Only weeks ago, in March, the Alternative Reference Rates Committee (ARRC) warned it might not be in a position to recommend a term version of Sofr — the preferred replacement for Libor — by the end of the year. But in two successive days last month — 20 and 21 April — it announced key principles it would use to support a recommendation, and CME Group unveiled a term Sofr aligned with these principles.
“Together, these two announcements suggest that perhaps there is a way forward to term Sofr for those cash products that truly need one, as long as their need does not overwhelm the Sofr derivatives market,” wrote the Loan Syndications & Trading Association in a 21 April blog.
Agha Mirza, global head of interest rate products at CME, believes that securitised products, such as CLOs and ABS, which have fallbacks in the underlying products — ie, loans in the case of CLOs — prefer a forward-looking rate. “We have taken extensive feedback on the design of CME term Sofr, and our three-month Sofr provides a good solution,” he says.
“This term rate is rooted in a robust base of derivatives transactions”

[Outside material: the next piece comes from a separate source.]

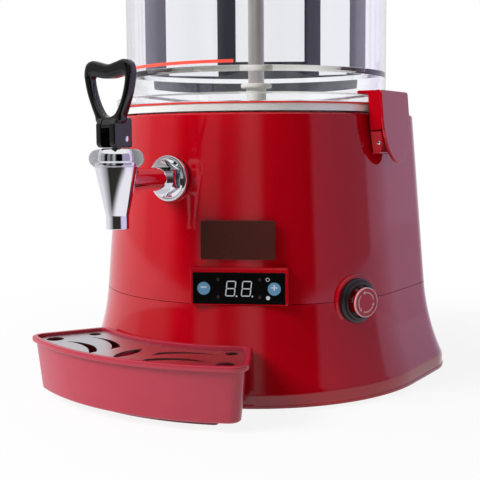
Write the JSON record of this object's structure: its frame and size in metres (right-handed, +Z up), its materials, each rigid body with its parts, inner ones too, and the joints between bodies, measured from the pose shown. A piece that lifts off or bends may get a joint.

Agha Mirza, Global head of interest rate products | CME
CME will publish one-month, three-month and six-month Sofr term reference rates, based on underlying futures. For CME, the launch has been three years in the making, during which time the demand for term Sofr in the loan and cash market has grown.
“Based on our underlying Sofr futures — which have traded a record $232 billion in representative notional volume on average during Q1 and grew by 82% year-on-year in March — we believe this term rate meets the ARRC criteria of being rooted in a robust and sustainable base of derivatives transactions over time, and with a limited scope of use,” says Mirza.
Various solutions are being teed up to help deal with the transition. For example, IHS Markit has worked on a credit spread adjustment to address a key difference in the behaviour of Sofr, which is based on secured repo transactions. As part of its efforts to provide risk management solutions for market participants, CME is also collaborating on the Bloomberg Short Term Bank Yield credit sensitive index.
“There are two sides to how the market’s application of Sofr solutions will evolve,” says Mirza. “On one hand, a small set of strong liquidity pools would be beneficial, but on the other we live in a diverse economy where sufficiently different products need to exist to serve client needs. The market will naturally seek a healthy balance between these ideas.”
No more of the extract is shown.